9/11: South Tahoe residents fend for themselves in D.C.
Publisher’s note: This is one in a 12-part series running from Sept. 1-12 about how Lake Tahoe is tied to 9/11.
By Dennis Cocking
Those of us who are old enough to remember Nov. 22, 1963, have indelibly etched into their memory exactly what they were doing at the precise moment they heard the news of President John F. Kennedy’s assassination. For me, it was just as a classroom movie had finished when I was in the sixth grade. As one grows older, other events are added to that list; wedding days, the birth of children, and the passing of loved ones. On Sept. 11, 2001, another memory was added to the list, as it was to all Americans but, a little too close for comfort for me.
Tuesday, Sept. 11, 2001, I was in Washington, D.C., with South Tahoe Public Utility District Director Duane Wallace seeking congressional support and funding for district infrastructure-related projects. We had a 9am meeting with Rep. John Doolittle in the Rayburn House Office Building not far the Capitol building and I had ducked into the Starbuck’s in the hotel lobby to grab a cup of coffee for the taxi ride. I glanced up at the television and heard that “a plane had crashed into the World Trade Center,” however the news commentator was speculating that it was likely a private aircraft, as there had been several near misses over the years.

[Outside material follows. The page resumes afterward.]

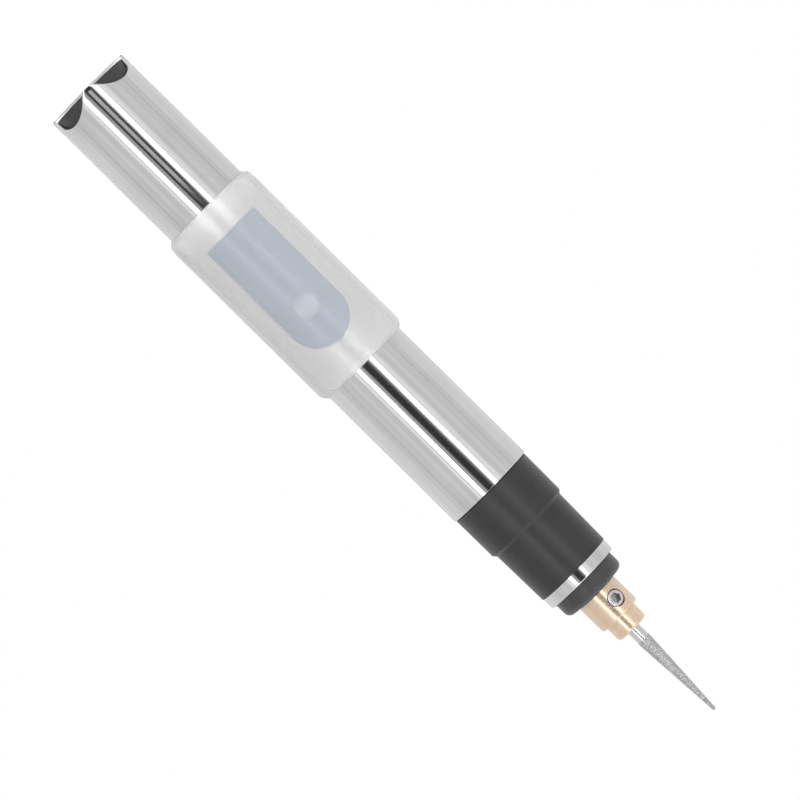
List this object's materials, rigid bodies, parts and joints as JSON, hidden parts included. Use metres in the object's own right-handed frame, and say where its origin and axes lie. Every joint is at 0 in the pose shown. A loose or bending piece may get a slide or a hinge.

As I met Duane in front of the hotel to catch a cab, I mentioned the news report and Duane said he heard the same report as he was leaving his hotel room. Since it sounded like it might well have been a private plane, we began to go over the points we wanted to make with Congressman Doolittle in our upcoming meeting. I also confirmed that I had been able to locate a couple of tickets to the Baltimore Orioles game Wednesday night to see Cal Ripkin play in one of his last home games before he retired, and what a stroke of luck that was. We were scheduled to fly out of Baltimore-Washington International on Sept. 13 and a ball game would be a great way to spend the last evening in the Washington, D.C., area. I had no idea how my plans would change.

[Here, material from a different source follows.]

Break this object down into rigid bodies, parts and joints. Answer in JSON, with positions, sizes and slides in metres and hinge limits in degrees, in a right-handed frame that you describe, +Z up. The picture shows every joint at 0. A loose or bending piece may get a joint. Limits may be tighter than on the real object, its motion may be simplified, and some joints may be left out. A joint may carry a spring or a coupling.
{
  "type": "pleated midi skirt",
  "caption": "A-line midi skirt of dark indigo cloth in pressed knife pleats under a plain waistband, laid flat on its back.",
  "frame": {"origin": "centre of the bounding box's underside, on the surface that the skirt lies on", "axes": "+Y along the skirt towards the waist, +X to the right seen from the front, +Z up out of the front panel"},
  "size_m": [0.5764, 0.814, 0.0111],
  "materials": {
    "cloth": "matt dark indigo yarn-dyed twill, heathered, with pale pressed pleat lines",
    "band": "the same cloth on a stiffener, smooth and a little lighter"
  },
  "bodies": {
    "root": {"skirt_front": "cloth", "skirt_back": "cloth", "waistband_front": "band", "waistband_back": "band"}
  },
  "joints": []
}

As we entered the congressman’s office, all eyes were on CNN as at approximately 8:46am Flight 11 had crashed into the North Tower and, at 9:02am, Flight 175 plowed into the South Tower. It soon became obvious that this was not accidental and America was under attack. Very quickly things became chaotic in the office with alarms beginning to sound throughout the building. Within minutes, U.S. marshals and Capitol police armed with automatic weapons entered the office and took Congressman Doolittle to a secure location. We were left standing in the office entry with a bunch of staffers all trying to figure out what the next move should be. As the marshals were leaving, we asked, “What about us?” They responded, “You’re on your own, but I would suggest getting out of the building.”
Running down the well-worn granite stairs to the street we heard others talk of one, maybe more, airplanes that were inbound to either the Capitol or the White House. We ran out onto the Capitol Mall and looked back fully expecting a plane to fly into the rotunda of the Capitol. We later learned that the brave folks on Flight 93 gave their lives and prevented that from happening. As we were moving away from the Capitol we heard a large explosion followed by several smaller ones. We would later find out the large explosion was Flight 77 slamming into the Pentagon and the smaller explosions were fighter aircraft from Langley Field in Virginia breaking the sound barrier as they began to patrol the skies over Washington, D.C., for any additional inbound aircraft.
Amid a chaotic gridlock of everyone that could leave the town and those who were trying to make their way back to their hotel rooms, we joined the exodus and made our way back to our hotel. As we walked to the hotel, sharpshooters began to emerge on the rooftops of the federal buildings – pretty spooky. Cell phones were useless on the walk back, but I was able to reach my wife, Kathy, when I got back to the hotel on a landline and let her know that I was all right. It was hard to believe all this had transpired within about 45 minutes.
Like many other Americans, we spent the next six days watching the news and trying to make some sense out of a senseless act. We took a cab to as close as we could get to the Pentagon, and walked the rest of the way to see the damage. It was a sad and depressing sight knowing how many lives had been lost.
We tried a number of different avenues to return home as airline flights were out of the question. We called car rental agencies and Amtrak, all to no avail. We even contemplated renting an RV and heading west. Finally, on Sept. 16, since we had our original return reservations, we were given priority when commercial airline flights finally resumed. Our return flight included more than seven different legs crisscrossing the nation and ultimately taking nearly 18 hours. Seeing the lights of Tahoe when returning from Reno at night is always a welcome sight, but never any better than the return home from this trip.
Dennis Cocking is the public information officer for South Tahoe Public Utility District.